Here are two data sets.
- 15, 15, 15, 14, 16
- 2, 7, 14, 22, 30
These data sets may look the same, but the last one is more evenly spread.
Technically speaking, if the data points are situated further from the mean, the deviation within that set will be higher. In other words, the more space between the data points, the greater the deviation.
This technique is usually used in financing, where it is often applied to the annual return rate of an investment. A higher deviation would mean a more significant price range. Volatile stocks usually have a higher variation, while a company with a good reputation has a lower standard deviation.
Calculating Standard Deviation In Excel
Because standard deviation is used to measure market volatility, it is often used to strategize investments and trading.

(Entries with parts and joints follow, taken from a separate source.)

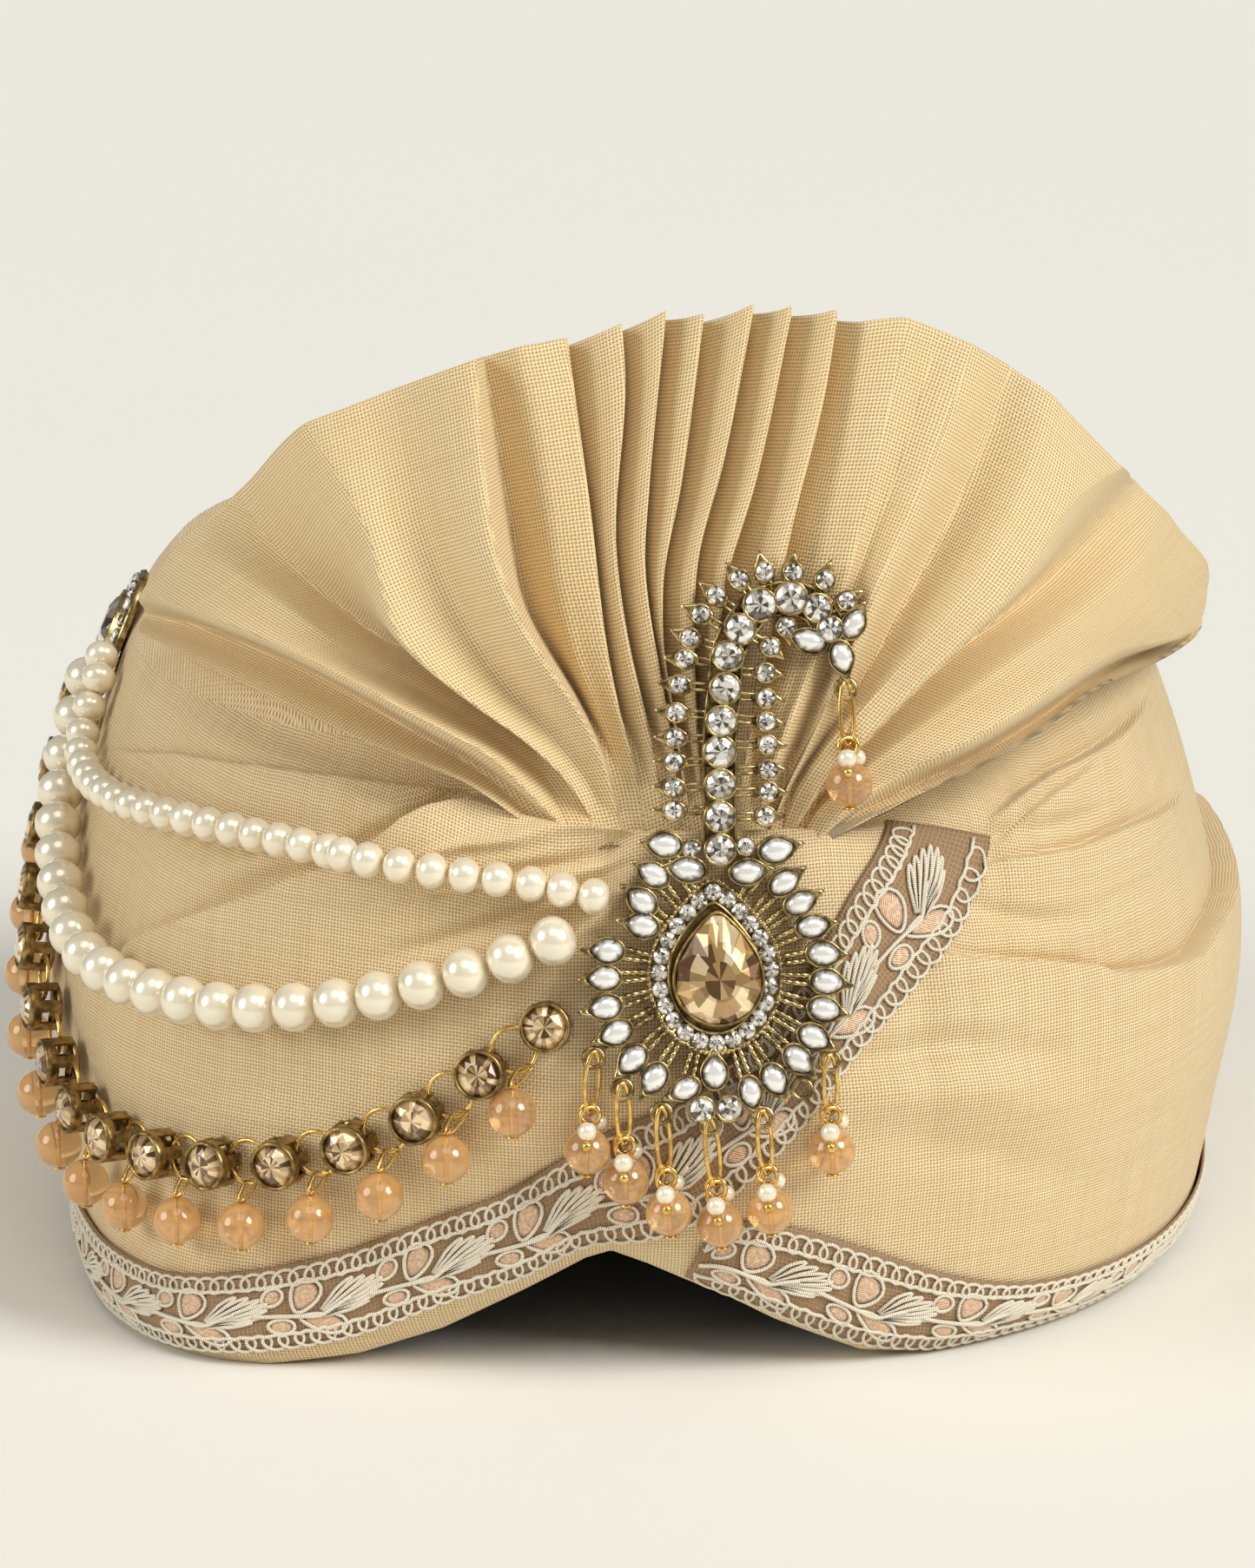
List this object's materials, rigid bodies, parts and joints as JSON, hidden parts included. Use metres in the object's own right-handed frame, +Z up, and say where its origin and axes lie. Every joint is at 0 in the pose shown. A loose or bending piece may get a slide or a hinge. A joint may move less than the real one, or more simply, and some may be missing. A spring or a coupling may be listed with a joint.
{
  "type": "tied turban (pagri)",
  "caption": "Ready-tied wedding turban: wound cloth body, pleated fan, lace rim, jewelled brooch with drops, pearl strings and a stone chain.",
  "frame": {"origin": "middle of the bounding box, on the surface the rim rests on", "axes": "+Z up, the front with the brooch faces -Y, +X is the viewer's right seen from the front"},
  "size_m": [0.2325, 0.2634, 0.1886],
  "materials": {
    "cloth": "golden beige plain weave",
    "fan_cloth": "golden beige open plain weave",
    "lace": "mauve brown net with silver white cord embroidery",
    "antique_gold": "antique gold plating with clear stones",
    "champagne_stone": "faceted champagne stone",
    "side_gold": "antique gold setting with a smoky stone",
    "pearl": "cream pearl lustre",
    "antique_brass": "antique brass cups with champagne stones",
    "drop_glass": "peach lustre glass bead on gold wire"
  },
  "bodies": {
    "root": {"turban_body": "cloth", "fan": "fan_cloth", "lace_left": "lace", "lace_right": "lace", "brooch_frame": "antique_gold", "centre_stone": "champagne_stone", "side_brooch": "side_gold", "pearl_string_lower": "pearl", "pearl_string_upper": "pearl", "stone_chain": "antique_brass", "drop_1": "drop_glass", "drop_2": "drop_glass", "drop_3": "drop_glass", "drop_4": "drop_glass", "drop_5": "drop_glass", "drop_6": "drop_glass", "hook_drop": "drop_glass"}
  },
  "joints": []
}
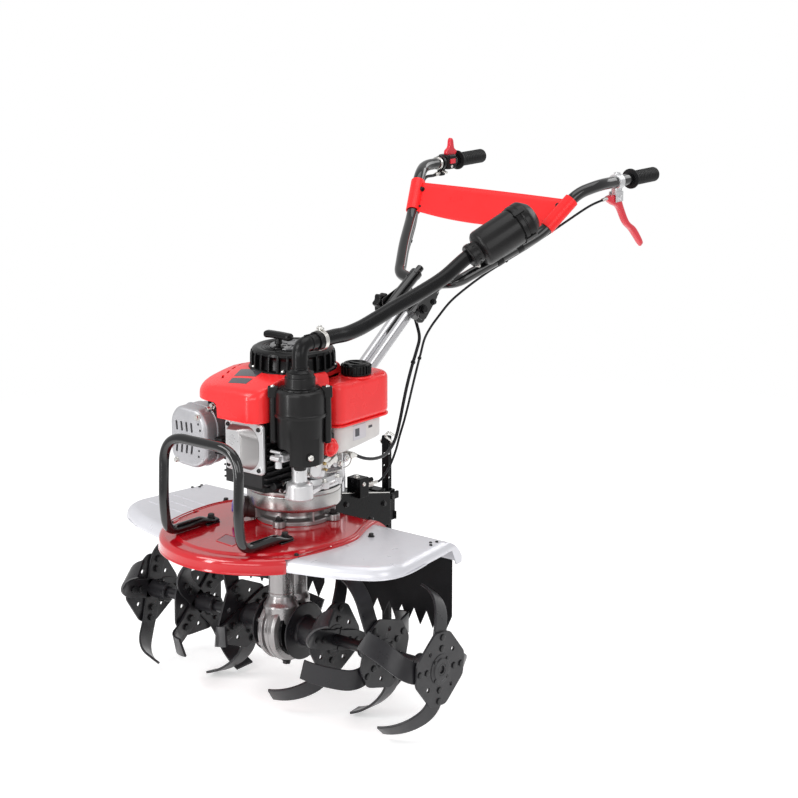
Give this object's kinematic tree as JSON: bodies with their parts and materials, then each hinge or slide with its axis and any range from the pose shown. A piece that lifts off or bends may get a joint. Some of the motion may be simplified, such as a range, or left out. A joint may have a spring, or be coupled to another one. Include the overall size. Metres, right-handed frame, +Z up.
{
  "type": "rotary tiller",
  "caption": "Walk-behind rotary tiller: upright engine over a worm gearbox, curved tine blades under a winged deck, front bumper hoop and a tilting forked handlebar.",
  "frame": {"origin": "on the ground under the middle of the overall box", "axes": "+Z up, +Y to the rear where the operator walks, +X to the operator's left, along the tine axle"},
  "size_m": [0.796, 1.242, 1.048],
  "materials": {
    "black_paint": "gloss black enamel",
    "black_plastic": "moulded black plastic",
    "blade_steel": "satin black enamel over forged steel",
    "blue_plastic": "moulded blue knob",
    "bright_tube": "plated tube",
    "cable_sheath": "cable sheath",
    "cast_aluminium": "bare die casting",
    "engine_casting": "black painted casting",
    "flap_rubber": "cut rubber sheet",
    "grey_paint": "silver-grey enamel",
    "grip_rubber": "moulded grip",
    "hose_rubber": "smooth hose",
    "muffler_steel": "stamped bright steel",
    "red_paint": "gloss red enamel",
    "red_plastic": "moulded red plastic",
    "silver_casting": "bright die casting",
    "tank_plastic": "translucent white plastic"
  },
  "bodies": {
    "root": {"bumper_hoop": "black_paint", "carburettor": "silver_casting", "clutch_housing": "cast_aluminium", "deck": "red_paint", "engine_base": "silver_casting", "engine_block": "engine_casting", "engine_shroud": "red_plastic", "fuel_cap": "black_plastic", "fuel_tank": "tank_plastic", "gearbox_housing": "cast_aluminium", "handle_column": "bright_tube", "head_cover": "silver_casting", "intake_box": "black_plastic", "intake_elbow": "black_plastic", "mud_flap_left": "flap_rubber", "mud_flap_right": "flap_rubber", "muffler": "muffler_steel", "oil_filler": "blue_plastic", "primer_knob": "red_plastic", "rear_bracket": "black_paint", "recoil_starter": "black_plastic", "starter_handle": "black_plastic", "tank_shroud": "red_plastic", "wing_left": "grey_paint", "wing_right": "grey_paint"},
    "tine_rotor": {"tine_axle": "blade_steel", "tine_set_left_inner": "blade_steel", "tine_set_left_middle": "blade_steel", "tine_set_left_outer": "blade_steel", "tine_set_right_inner": "blade_steel", "tine_set_right_middle": "blade_steel", "tine_set_right_outer": "blade_steel"},
    "handlebar": {"clutch_cable": "cable_sheath", "clutch_lever": "red_plastic", "column_knob": "black_plastic", "cross_panel": "red_paint", "filter_canister": "black_plastic", "grip_left": "grip_rubber", "grip_right": "grip_rubber", "handlebar_left": "black_paint", "handlebar_right": "black_paint", "intake_hose": "hose_rubber", "throttle_cable": "cable_sheath", "throttle_switch": "red_plastic"},
    "drag_stake": {"drag_stake": "black_paint", "stake_pin": "bright_tube"}
  },
  "joints": [
    {"name": "tine_rotor_spin", "type": "hinge", "parent": "root", "child": "tine_rotor", "pos_m": [0, -0.34, 0.152], "axis": [1, 0, 0], "continuous": true},
    {"name": "handlebar_tilt", "type": "hinge", "parent": "root", "child": "handlebar", "pos_m": [0, 0.039, 0.757], "axis": [1, 0, 0], "range_deg": [-18, 22], "deforming": ["intake_hose", "throttle_cable", "clutch_cable"]},
    {"name": "drag_stake_slide", "type": "slide", "parent": "root", "child": "drag_stake", "axis": [0, 0, 1], "range_m": [0, 0.1]}
  ]
}
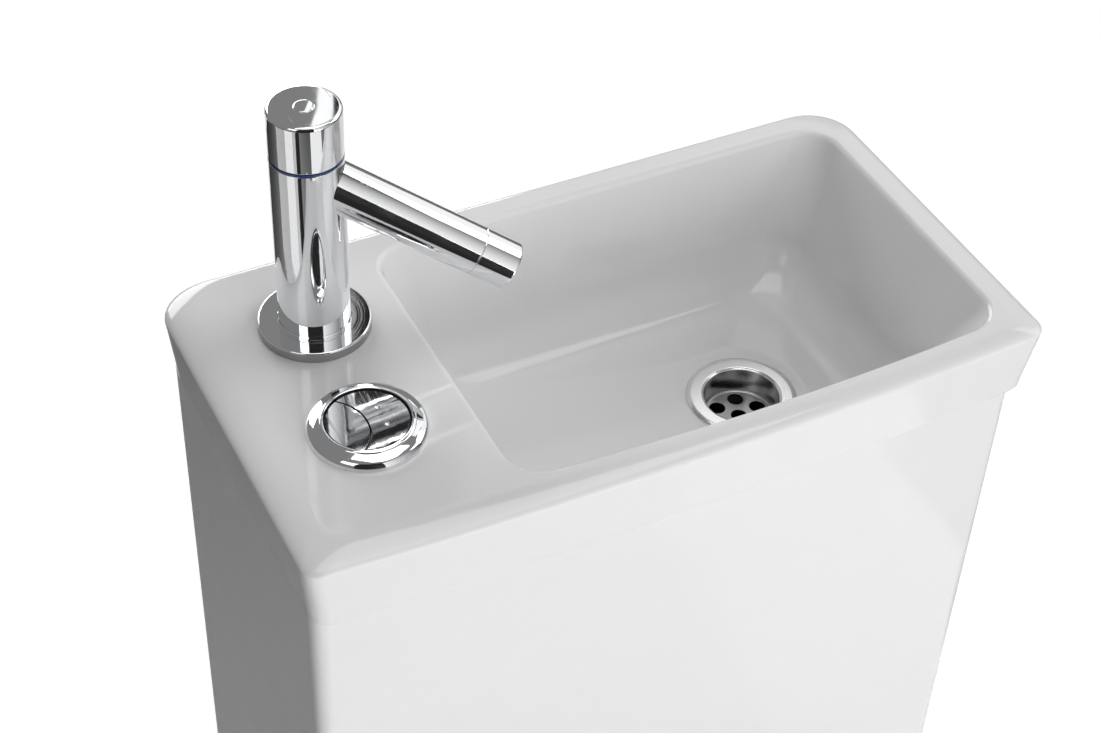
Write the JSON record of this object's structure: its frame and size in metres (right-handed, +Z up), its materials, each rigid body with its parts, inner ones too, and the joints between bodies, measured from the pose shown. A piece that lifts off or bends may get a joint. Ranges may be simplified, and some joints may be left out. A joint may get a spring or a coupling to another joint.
{
  "type": "toilet",
  "caption": "Close-coupled toilet whose cistern top is a hand basin with a single tap, a grid waste and a dual flush button; hinged seat and lid.",
  "frame": {"origin": "on the floor, under the middle of the whole unit", "axes": "+Z up, -Y towards the front of the pan, +X to the right as seen from the front"},
  "size_m": [0.5, 0.713, 1.0556],
  "materials": {
    "ceramic": "white glaze",
    "chrome": "bright plated",
    "plated_plastic": "bright plated",
    "white_plastic": "gloss",
    "blue_plastic": "matt",
    "blue_ring": "gloss",
    "grey_rubber": "matt",
    "red_rubber": "matt",
    "pale_rubber": "matt",
    "steel": "zinc plated",
    "brass": "machined",
    "grey_plastic": "matt",
    "braid": "braided"
  },
  "bodies": {
    "base": {"pan": "ceramic", "pan_foot": "ceramic", "cistern": "ceramic", "basin": "ceramic", "basin_gasket": "grey_rubber", "doughnut_seal": "grey_rubber", "cistern_bolt_left": "steel", "cistern_bolt_right": "steel", "bolt_washer_left": "grey_rubber", "bolt_washer_right": "grey_rubber", "wing_nut_left": "steel", "wing_nut_right": "steel", "flush_valve_body": "white_plastic", "flush_valve_head": "blue_plastic", "flush_backnut": "white_plastic", "cable_half": "grey_plastic", "cable_full": "grey_plastic", "button_collar": "plated_plastic", "button_housing": "white_plastic", "button_nut": "white_plastic", "spring_half": "steel", "spring_full": "steel", "tap_base": "chrome", "tap_body": "chrome", "tap_index_ring": "blue_ring", "tap_cartridge": "brass", "tap_spout": "chrome", "aerator_sleeve": "chrome", "aerator_insert": "grey_plastic", "tap_shank": "brass", "tap_nut": "steel", "tap_hose": "braid", "tap_inlet": "brass", "tap_inlet_nut": "white_plastic", "waste_body": "chrome", "waste_gasket": "grey_rubber", "waste_nut": "white_plastic", "drain_pipe": "grey_plastic", "fill_valve": "white_plastic", "fill_valve_nut": "white_plastic", "hinge_post_left": "chrome", "hinge_post_right": "chrome", "hinge_nut_left": "white_plastic", "hinge_nut_right": "white_plastic"},
    "tap_handle": {"tap_knob": "chrome", "tap_knob_plug": "chrome"},
    "half_button": {"plate_half": "plated_plastic"},
    "full_button": {"plate_full": "plated_plastic"},
    "flush_lift": {"overflow_tube": "white_plastic", "flush_seal": "red_rubber"},
    "half_flush_catch": {"half_catch": "blue_plastic"},
    "inlet_float": {"fill_valve_float": "grey_plastic"},
    "inlet_lever": {"fill_valve_lever": "blue_plastic"},
    "seat_body": {"seat": "white_plastic", "seat_foot_front_left": "pale_rubber", "seat_foot_front_right": "pale_rubber", "seat_foot_back_left": "pale_rubber", "seat_foot_back_right": "pale_rubber"},
    "lid_body": {"lid": "white_plastic", "lid_feet": "pale_rubber"}
  },
  "joints": [
    {"name": "tap_turn", "type": "hinge", "parent": "base", "child": "tap_handle", "pos_m": [-0.168, 0.2865, 1.03], "axis": [0, 0, 1], "range_deg": [0, 90]},
    {"name": "half_press", "type": "slide", "parent": "base", "child": "half_button", "axis": [0, 0, -1], "range_m": [0, 0.007], "stiffness_N_per_m": 500, "springref_m": -0.008, "deforming": ["spring_half"]},
    {"name": "full_press", "type": "slide", "parent": "base", "child": "full_button", "axis": [0, 0, -1], "range_m": [0, 0.007], "stiffness_N_per_m": 800, "springref_m": -0.008, "deforming": ["spring_full"]},
    {"name": "seal_rise", "type": "slide", "parent": "base", "child": "flush_lift", "axis": [0, 0, 1], "range_m": [0, 0.0175]},
    {"name": "catch_drop", "type": "slide", "parent": "base", "child": "half_flush_catch", "axis": [0, 0, -1], "range_m": [0, 0.007]},
    {"name": "float_drop", "type": "slide", "parent": "base", "child": "inlet_float", "axis": [0, 0, 1], "range_m": [-0.01, 0], "stiffness_N_per_m": 30, "springref_m": 0.04},
    {"name": "lever_tilt", "type": "hinge", "parent": "base", "child": "inlet_lever", "pos_m": [0.202, 0.2665, 0.698], "axis": [0, 1, 0], "range_deg": [-16.5, 0]},
    {"name": "seat_raise", "type": "hinge", "parent": "base", "child": "seat_body", "pos_m": [0, 0.0335, 0.422], "axis": [-1, 0, 0], "range_deg": [0, 97]},
    {"name": "lid_raise", "type": "hinge", "parent": "seat_body", "child": "lid_body", "pos_m": [0, 0.0335, 0.422], "axis": [1, 0, 0], "range_deg": [-97, 0]}
  ],
  "couplings": [
    {"joint": "seal_rise", "follows": "full_press", "ratio": 2.5},
    {"joint": "catch_drop", "follows": "half_press", "ratio": 1},
    {"joint": "lever_tilt", "follows": "float_drop", "rad_per_m": 28.571}
  ]
}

Several portfolio managers and traders use this technique to calculate the degree of risk involved in a particular investment.
Now, you might think it’s tricky to calculate. But excel can help you with that. Here’s how to calculate deviation using excel.
To get started, there are six formulas you can use to determine the standard deviation.
To calculate sample deviation, you can use formulas like STDEV.S, STDEV and STDEVA. However, if you need to calculate the deviation for an entire population, you can use formulas like STDEV.P, STDEVP and STDEVPA.
In this case, the term population implies that you are considering entire datasets present in your data. If using the total population is impossible, you can use sample formulas. Technically, you can use the sample formula to calculate a sample deviation and then infer it from the entire population.
Here’s an explanation of the three sample standard deviation formulas:
- STDEV.S: You can use the formula if your data set is numeric, as it will ignore all logical values.
- STDEVA: This formula is used when the data set includes both numeric values and logical values. In the case of logic, “False” is taken as 0 and “True” is taken as 1.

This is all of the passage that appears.